Infinite Games by The Black QueenRelease date: September 28, 2018
Label: Federal Prisoner
The Black Queen is an outlier in more ways then one. On one hand, its easy to contextualize the project from Greg Puciato of Dillinger Escape Plan, Telefon Tel Aviv’s Joshua Eustis, and NIN technician Steven Alexander Ryan as part of the resurgence of 80s aestheticism in synthwave or the visual overdrive of Stranger Things – but that is somewhat of a misnomer. The retro-revival movement accentuates the most stereotypical clichés and codas of that age of pop music, and is more informed by film scores than albums. The Black Queen is not that, and should not be put under that banner. For as many surface level similarities that it has to those bands its the original voice and vision that puts it in the same bracket as the bands that defined that decade whilst being entirely peerless – bands like Depeche Mode, New Order, and The Cure.
With their debut album Fever Daydream they produced an anthemic obfuscating love letter to a decade of mysteriously haunting feminine pop – but now with their sophomore release Infinite Games things seem more intense and vulnerable. The Dillinger Escape Plan is no more, and now Greg Puciato no longer has that outlet to release his aggressions and anxieties whilst Joshua Eustis has created the first music under Telefon Tel Aviv after its other half, Charles Cooper, passed away. What they have created then in Infinite Games is a fractured response to these events that is both beautifully crepuscular and enveloped in an icy visceral darkness.
Songs are gracefully expansive in their light touch with a miasma of trickling anxiety, with ‘Thrown in the Dark’ and ‘Spatial Boundaries’ coming across as the most inviting apexes for the album to hang upon. The latter is an incredibly evocative trip to a small club off the neon lit streets of Hong Kong playing The Pet Shop Boys to a melancholic crowd that its hard to see not being an instant favourite. But the albums true strength lies in the wraithlike choruses and metronomic electronics that flow with a clear and present clarity through water clear production that allows synths to glow and Puciato’s voice to echo as if a longing spectre. In terms of character its easy to see The Black Queen amongst peers Black Marble, Cold Cave, and Chino Moreno’s ††† (Crosses) – but there is too much of its creators fears and wishes hard coded into the sounds that they could never be mistaken. There are obvious influences from Nine Inch Nails; apt considering the band’s lineage. In fact many songs could be thrust from an alternative future where Trent Reznor never made Broken and instead carried along the path he set on Pretty Hate Machine.

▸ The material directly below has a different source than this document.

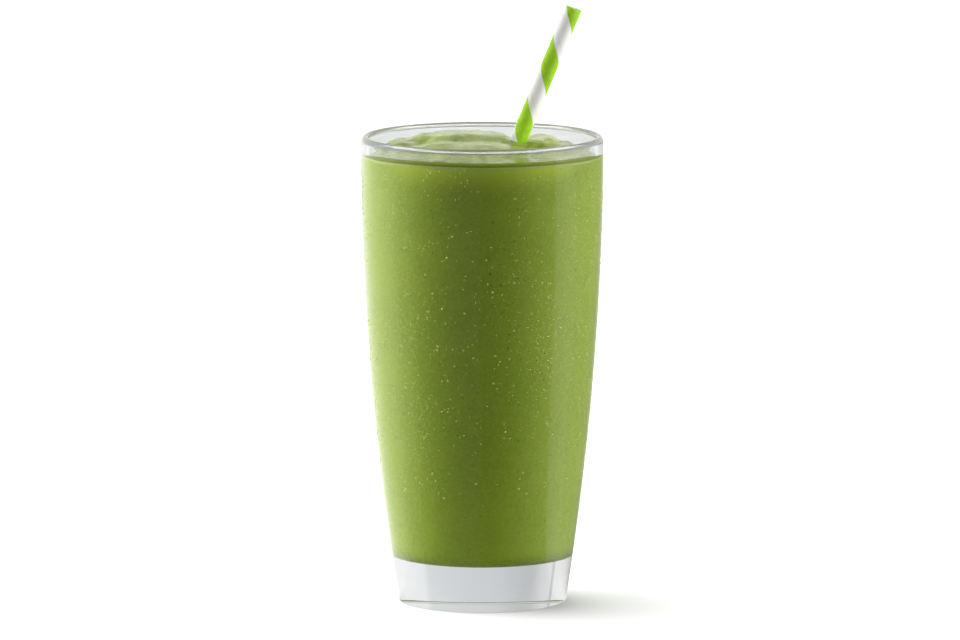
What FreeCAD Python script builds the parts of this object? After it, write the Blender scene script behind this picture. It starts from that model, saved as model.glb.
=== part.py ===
"""Tall tumbler filled with a thick smoothie, with a leaning paper straw.

Units are millimetres. +Z is up, the glass stands on z = 0 and its axis is the Z
axis. The straw leans towards +X. Each node is written to parts/NODE.step.
"""

import FreeCAD, Part
import math
import os

V = FreeCAD.Vector

# ---- glass -----------------------------------------------------------------
GLASS_HEIGHT = 168.6
RIM_OUTER_RADIUS = 43.5
FOOT_OUTER_RADIUS = 31.0
WALL_BULGE = 3.05
LIP_THICKNESS = 2.8
WAIST_THICKNESS = 2.6
BASE_WALL_THICKNESS = 3.3
FLOOR_THICKNESS = 16.5
CAVITY_CORNER_RADIUS = 6.5
FOOT_CORNER_RADIUS = 5.0
FOOT_RING_WIDTH = 6.0
PUNT_DEPTH = 1.2
PUNT_SLOPE_WIDTH = 5.0

# ---- straw -----------------------------------------------------------------
STRAW_OUTER_RADIUS = 3.0
STRAW_WALL = 0.5
STRAW_LEAN_DEG = 22.6
STRAW_RISE_ABOVE_RIM = 45.9
STRAW_RIM_OFFSET_X = 13.7
STRAW_OFFSET_Y = 2.0
STRAW_WALL_CLEARANCE = 0.3

# ---- smoothie --------------------------------------------------------------
FILL_BELOW_RIM = 5.9
SURFACE_GRID_STEPS = 30
SURFACE_MARGIN = 3.0

# Each swell of the surface: centre x, centre y, half width x and half width y as
# shares of the glass's inner radius at the fill level, then its height, and the
# sharpness of its edge (2 is a soft swell, 8 a plateau with a steep edge).
SURFACE_SWELLS = (
    (-0.179, 0.234, 0.482, 0.381, 5.7, 8.0),
    (-0.123, -0.148, 0.541, 0.590, 4.4, 4.0),
    (-0.688, 0.148, 0.177, 0.320, 3.8, 5.0),
    (0.504, 0.221, 0.184, 0.344, 4.4, 7.0),
    (0.664, 0.148, 0.167, 0.320, 2.7, 5.0),
    (0.320, 0.344, 0.197, 0.344, 2.4, 4.0),
)
# How firmly the highest swell wins where swells meet: 1 adds their heights up.
SWELL_BLEND = 4.0
# Each ripple on top of the swells, in the same terms; below zero is a hollow.
SURFACE_RIPPLES = (
    (-0.246, 0.320, 0.148, 0.172, 0.35, 2.0),
    (-0.541, 0.221, 0.074, 0.148, 0.35, 2.0),
    (-0.430, 0.246, 0.061, 0.148, -0.35, 2.0),
    (-0.344, -0.320, 0.221, 0.148, 0.7, 2.0),
    (0.148, -0.393, 0.197, 0.123, 0.5, 2.0),
    (-0.123, -0.074, 0.123, 0.098, -0.7, 2.0),
    (-0.492, -0.025, 0.123, 0.086, -0.5, 2.0),
    (0.295, 0.000, 0.111, 0.123, -0.8, 2.0),
)


class WallArc:
    """Circular arc in the XZ half plane through three points, lowest first."""

    def __init__(self, low, middle, high):
        circle = Part.Arc(low, middle, high).toShape().Curve
        self.centre = circle.Center
        self.radius = circle.Radius

    def radius_at(self, z):
        """Distance of the wall from the glass's axis at height z."""
        return self.centre.x + math.sqrt(self.radius ** 2 - (z - self.centre.z) ** 2)

    def point_at(self, z):
        """Point of the wall at height z."""
        return V(self.radius_at(z), 0, z)

    def edge(self, low, high):
        """Edge that follows the wall between two heights."""
        return arc(self.point_at(low), self.point_at((low + high) / 2), self.point_at(high))


class Corner:
    """Arc that is tangent to a level surface and to a wall that rises from it."""

    def __init__(self, wall, level, radius):
        height = level + radius
        offset = math.sqrt((wall.radius - radius) ** 2 - (height - wall.centre.z) ** 2)
        centre = V(wall.centre.x + offset, 0, height)
        outward = (centre - wall.centre).normalize()
        halfway = (outward + V(0, 0, -1)).normalize()
        self.foot = V(centre.x, 0, level)
        self.bend = centre + halfway * radius
        self.top = centre + outward * radius

    def edge(self):
        """Edge of the corner, from the level surface up to the wall."""
        return arc(self.foot, self.bend, self.top)


def line(start, end):
    """Straight edge."""
    return Part.LineSegment(start, end).toShape()


def arc(start, middle, end):
    """Circular edge through three points."""
    return Part.Arc(start, middle, end).toShape()


def revolve(edges):
    """Solid of revolution about the Z axis of a closed half profile."""
    face = Part.Face(Part.Wire(Part.sortEdges(edges)[0]))
    return face.revolve(V(0, 0, 0), V(0, 0, 1), 360)


def lip_level():
    """Height at which the rounded lip starts."""
    return GLASS_HEIGHT - LIP_THICKNESS / 2


def middle_level():
    """Height halfway between the foot's corner and the lip."""
    return (FOOT_CORNER_RADIUS + lip_level()) / 2


def outer_wall():
    """Arc of the glass's outer wall, which bulges beyond a straight cone."""
    middle_radius = (FOOT_OUTER_RADIUS + RIM_OUTER_RADIUS) / 2 + WALL_BULGE
    return WallArc(
        V(FOOT_OUTER_RADIUS, 0, FOOT_CORNER_RADIUS),
        V(middle_radius, 0, middle_level()),
        V(RIM_OUTER_RADIUS, 0, lip_level()),
    )


def inner_wall(outer):
    """Arc of the glass's inner wall, set in from the outer one."""
    return WallArc(
        V(outer.radius_at(FLOOR_THICKNESS) - BASE_WALL_THICKNESS, 0, FLOOR_THICKNESS),
        V(outer.radius_at(middle_level()) - WAIST_THICKNESS, 0, middle_level()),
        V(RIM_OUTER_RADIUS - LIP_THICKNESS, 0, lip_level()),
    )


def cavity_edges(inner):
    """Edges of the cavity from the centre of its floor up to the lip."""
    corner = Corner(inner, FLOOR_THICKNESS, CAVITY_CORNER_RADIUS)
    return [
        line(V(0, 0, FLOOR_THICKNESS), corner.foot),
        corner.edge(),
        inner.edge(corner.top.z, lip_level()),
    ]


def make_glass(outer, inner):
    """Tumbler with a thick base, a hollow underside and a rounded lip."""
    corner = Corner(outer, 0, FOOT_CORNER_RADIUS)
    crest = V(RIM_OUTER_RADIUS - LIP_THICKNESS / 2, 0, GLASS_HEIGHT)
    punt_rim = corner.foot - V(FOOT_RING_WIDTH, 0, 0)
    punt_edge = punt_rim + V(-PUNT_SLOPE_WIDTH, 0, PUNT_DEPTH)
    edges = [
        line(V(0, 0, PUNT_DEPTH), punt_edge),
        line(punt_edge, punt_rim),
        line(punt_rim, corner.foot),
        corner.edge(),
        outer.edge(corner.top.z, lip_level()),
        arc(outer.point_at(lip_level()), crest, inner.point_at(lip_level())),
        line(V(0, 0, PUNT_DEPTH), V(0, 0, FLOOR_THICKNESS)),
    ]
    return revolve(edges + cavity_edges(inner))


def cavity(inner, top):
    """Space inside the glass from its floor up to the given height."""
    rim = inner.point_at(lip_level())
    edges = [
        line(rim, V(rim.x, 0, top)),
        line(V(rim.x, 0, top), V(0, 0, top)),
        line(V(0, 0, top), V(0, 0, FLOOR_THICKNESS)),
    ]
    return revolve(edges + cavity_edges(inner))


def straw_direction():
    """Unit vector up along the straw."""
    lean = math.radians(STRAW_LEAN_DEG)
    return V(math.sin(lean), 0, math.cos(lean))


def straw_axis_at(z):
    """Point of the straw's axis at height z."""
    lean = math.radians(STRAW_LEAN_DEG)
    return V(STRAW_RIM_OFFSET_X + (z - GLASS_HEIGHT) * math.tan(lean), STRAW_OFFSET_Y, z)


def lower_end_gap(inner, z):
    """Smallest gap between the wall and the rim of a straw end centred at height z."""
    lean = math.radians(STRAW_LEAN_DEG)
    across = V(-math.cos(lean), 0, math.sin(lean))
    along_y = V(0, 1, 0)
    centre = straw_axis_at(z)
    gaps = []
    for step in range(72):
        turn = math.radians(5 * step)
        reach = across * math.cos(turn) + along_y * math.sin(turn)
        point = centre + reach * STRAW_OUTER_RADIUS
        gaps.append(inner.radius_at(point.z) - math.hypot(point.x, point.y))
    return min(gaps)


def straw_foot_level(inner):
    """Height at which the straw's lower end comes to rest beside the wall."""
    low = FLOOR_THICKNESS + CAVITY_CORNER_RADIUS
    high = GLASS_HEIGHT
    for _ in range(60):
        middle = (low + high) / 2
        if lower_end_gap(inner, middle) < STRAW_WALL_CLEARANCE:
            low = middle
        else:
            high = middle
    return high


def make_straw(inner):
    """Straight paper tube with square ends."""
    foot = straw_axis_at(straw_foot_level(inner))
    top = straw_axis_at(GLASS_HEIGHT + STRAW_RISE_ABOVE_RIM)
    length = (top - foot).Length
    body = Part.makeCylinder(STRAW_OUTER_RADIUS, length, foot, straw_direction())
    bore = Part.makeCylinder(STRAW_OUTER_RADIUS - STRAW_WALL, length, foot, straw_direction())
    return body.cut(bore)


def fill_level():
    """Height of the drink's edge on the wall."""
    return GLASS_HEIGHT - FILL_BELOW_RIM


def swell(x, y, shape):
    """Height of one swell or ripple, at a point given in shares of the inner radius."""
    centre_x, centre_y, half_x, half_y, height, sharpness = shape
    distance = math.hypot((x - centre_x) / half_x, (y - centre_y) / half_y)
    return height * math.exp(-(distance ** sharpness))


def surface_height(x, y):
    """Height of the smoothie's surface, at a point given in shares of the inner radius."""
    swells = sum(swell(x, y, shape) ** SWELL_BLEND for shape in SURFACE_SWELLS)
    ripples = sum(swell(x, y, shape) for shape in SURFACE_RIPPLES)
    return fill_level() + swells ** (1 / SWELL_BLEND) + ripples


def under_surface(inner):
    """Block that lies under the smoothie's surface."""
    inner_radius = inner.radius_at(fill_level())
    half = RIM_OUTER_RADIUS + SURFACE_MARGIN
    step = 2 * half / SURFACE_GRID_STEPS
    places = [-half + i * step for i in range(SURFACE_GRID_STEPS + 1)]
    rows = [[V(x, y, surface_height(x / inner_radius, y / inner_radius)) for y in places]
            for x in places]
    surface = Part.BSplineSurface()
    surface.interpolate(rows)
    return surface.toShape().extrude(V(0, 0, -2 * GLASS_HEIGHT))


def make_smoothie(inner, straw):
    """Drink that fills the glass up to its heaped surface, around the straw."""
    above_surface = GLASS_HEIGHT + 2 * LIP_THICKNESS
    filled = cavity(inner, above_surface).common(under_surface(inner))
    return filled.cut(straw)


def single_solid(shape, name):
    """The one solid of a shape."""
    if len(shape.Solids) != 1:
        raise ValueError(name + " has " + str(len(shape.Solids)) + " solids")
    solid = shape.Solids[0]
    if not solid.isValid():
        raise ValueError(name + " is not valid")
    return solid


def main():
    """Build the nodes and write them."""
    os.makedirs("parts", exist_ok=True)
    outer = outer_wall()
    inner = inner_wall(outer)
    straw = make_straw(inner)
    nodes = {
        "glass": make_glass(outer, inner),
        "smoothie": make_smoothie(inner, straw),
        "straw": straw,
    }
    for name, shape in nodes.items():
        solid = single_solid(shape, name)
        solid.exportStep("parts/" + name + ".step")
        box = solid.BoundBox
        print(name, "volume", round(solid.Volume, 1), "box",
              [round(v, 2) for v in (box.XMin, box.YMin, box.ZMin, box.XMax, box.YMax, box.ZMax)])


main()
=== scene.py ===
"""Green smoothie in a tall tumbler with a leaning striped paper straw.

Lengths are in metres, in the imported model's own frame: +Z is up, the glass stands
on z = 0 and its axis is the Z axis. The straw leans towards +X.
"""

import logging
import math
from dataclasses import dataclass
from enum import Enum
from typing import Any, Callable, Sequence

import bpy
import numpy as np
from mathutils import Matrix, Vector, noise
from mathutils.bvhtree import BVHTree

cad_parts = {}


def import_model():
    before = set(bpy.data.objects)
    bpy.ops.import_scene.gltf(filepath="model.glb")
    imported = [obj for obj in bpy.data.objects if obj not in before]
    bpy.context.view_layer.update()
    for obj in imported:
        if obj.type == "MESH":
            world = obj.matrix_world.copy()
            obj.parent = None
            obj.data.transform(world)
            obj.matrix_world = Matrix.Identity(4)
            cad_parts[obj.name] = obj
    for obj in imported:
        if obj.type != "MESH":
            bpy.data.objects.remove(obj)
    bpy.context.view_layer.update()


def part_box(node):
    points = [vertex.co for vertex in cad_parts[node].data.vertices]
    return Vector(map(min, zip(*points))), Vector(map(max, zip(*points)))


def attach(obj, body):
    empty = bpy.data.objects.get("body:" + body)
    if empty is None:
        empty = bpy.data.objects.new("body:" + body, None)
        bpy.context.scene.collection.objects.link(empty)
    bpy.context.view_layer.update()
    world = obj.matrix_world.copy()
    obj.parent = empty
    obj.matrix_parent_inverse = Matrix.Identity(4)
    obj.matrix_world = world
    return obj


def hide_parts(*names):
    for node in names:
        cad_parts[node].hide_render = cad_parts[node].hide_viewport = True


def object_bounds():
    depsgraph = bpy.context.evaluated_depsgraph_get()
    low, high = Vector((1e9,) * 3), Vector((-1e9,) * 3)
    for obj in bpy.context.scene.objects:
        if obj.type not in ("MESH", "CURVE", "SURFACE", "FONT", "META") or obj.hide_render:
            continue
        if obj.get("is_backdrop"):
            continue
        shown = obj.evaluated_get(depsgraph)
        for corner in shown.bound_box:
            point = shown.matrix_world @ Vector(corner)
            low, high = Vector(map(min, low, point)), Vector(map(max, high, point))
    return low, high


MM = 0.001
BODY = "root"
WELD = 1e-7
SWIRL_SEED = 7
LEAF_SCATTER = (0.7, 1.0, 0.25)
FRONT_FROM, FRONT_FULL = -0.1, 0.6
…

These exquisitely catchy tunes wrapped in translucent fog would be vessels without a voice if it wasn’t for Greg Puciato’s genuinely touching vocal performance. The album feels like a response to the premeditated suicide of Dillinger Escape Plan, and its hard not to connect his lyricism and vocal delivery as a direct response to the band that has defined his early career. His voice, much like the first album, dances and plays around in a new spacial context – but it always seems informed as a counterbalance from his work with Dillinger. This is Greg Puciato at his most vulnerable and romantic, making it one of his most personable and connecting vocal expressions yet. At first its difficult to believe that these soft spoken whispers are from the same man that ran headfirst screaming into a crowd at Virgin Megastore, but under closer inspection it becomes obvious that it could not be from the mind of anyone else. Lyrically the album is very classically gothic, with a fixation between romance and death. Through the winding moors of ‘No Accusations’, perhaps the most industrially tinged track on the album, there is a moment when the gentle poetry is brought into hard focus with a striking admission: “There is nothing that I want more than to die with you next to me.”

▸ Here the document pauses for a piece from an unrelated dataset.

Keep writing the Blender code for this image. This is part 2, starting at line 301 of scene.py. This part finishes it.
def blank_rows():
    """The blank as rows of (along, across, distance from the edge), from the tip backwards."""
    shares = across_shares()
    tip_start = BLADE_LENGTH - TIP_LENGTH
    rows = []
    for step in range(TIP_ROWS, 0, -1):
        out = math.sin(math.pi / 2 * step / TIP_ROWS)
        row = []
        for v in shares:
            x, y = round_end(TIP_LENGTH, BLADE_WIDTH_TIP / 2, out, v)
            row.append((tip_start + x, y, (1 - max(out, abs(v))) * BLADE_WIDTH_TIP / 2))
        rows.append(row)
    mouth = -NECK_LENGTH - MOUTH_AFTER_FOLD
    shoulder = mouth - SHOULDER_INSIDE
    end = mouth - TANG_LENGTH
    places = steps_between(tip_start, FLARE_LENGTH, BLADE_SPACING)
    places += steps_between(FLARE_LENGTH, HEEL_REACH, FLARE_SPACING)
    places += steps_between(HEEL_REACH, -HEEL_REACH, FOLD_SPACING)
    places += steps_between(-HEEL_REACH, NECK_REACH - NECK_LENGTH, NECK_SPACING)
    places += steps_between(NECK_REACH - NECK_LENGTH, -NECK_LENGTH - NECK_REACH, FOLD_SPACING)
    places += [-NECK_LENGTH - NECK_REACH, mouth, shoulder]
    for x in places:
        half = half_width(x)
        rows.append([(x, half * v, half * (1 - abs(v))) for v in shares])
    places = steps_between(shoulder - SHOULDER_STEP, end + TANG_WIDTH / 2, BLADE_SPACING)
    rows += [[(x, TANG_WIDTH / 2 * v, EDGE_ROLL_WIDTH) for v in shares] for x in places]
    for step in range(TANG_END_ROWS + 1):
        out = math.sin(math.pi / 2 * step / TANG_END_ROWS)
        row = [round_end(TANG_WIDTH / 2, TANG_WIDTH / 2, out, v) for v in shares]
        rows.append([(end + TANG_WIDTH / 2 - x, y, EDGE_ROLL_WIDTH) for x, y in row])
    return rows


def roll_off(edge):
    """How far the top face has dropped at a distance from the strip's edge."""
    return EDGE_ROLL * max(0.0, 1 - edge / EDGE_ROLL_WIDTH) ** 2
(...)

The Black Queen is an important project, not just for the willing catharsis of any listener who may choose to engage with its neon cloaked form but as a clinically needed outlet for its creators. Its a darkly warm and death obsessed romantic that is renown to frequent the trendiest clubs in the city and the darkest recesses of the mind at home. Infinite Games is a multifaceted creation that poses the question that the light and dark are inseparable, and as such is irresistibly attractive and terrifyingly abject at the same time. Its this rawness that makes the album a fun social listen when you want it, and a deep introspective listen when you need it. The Black Queen rises again, and long may she reign.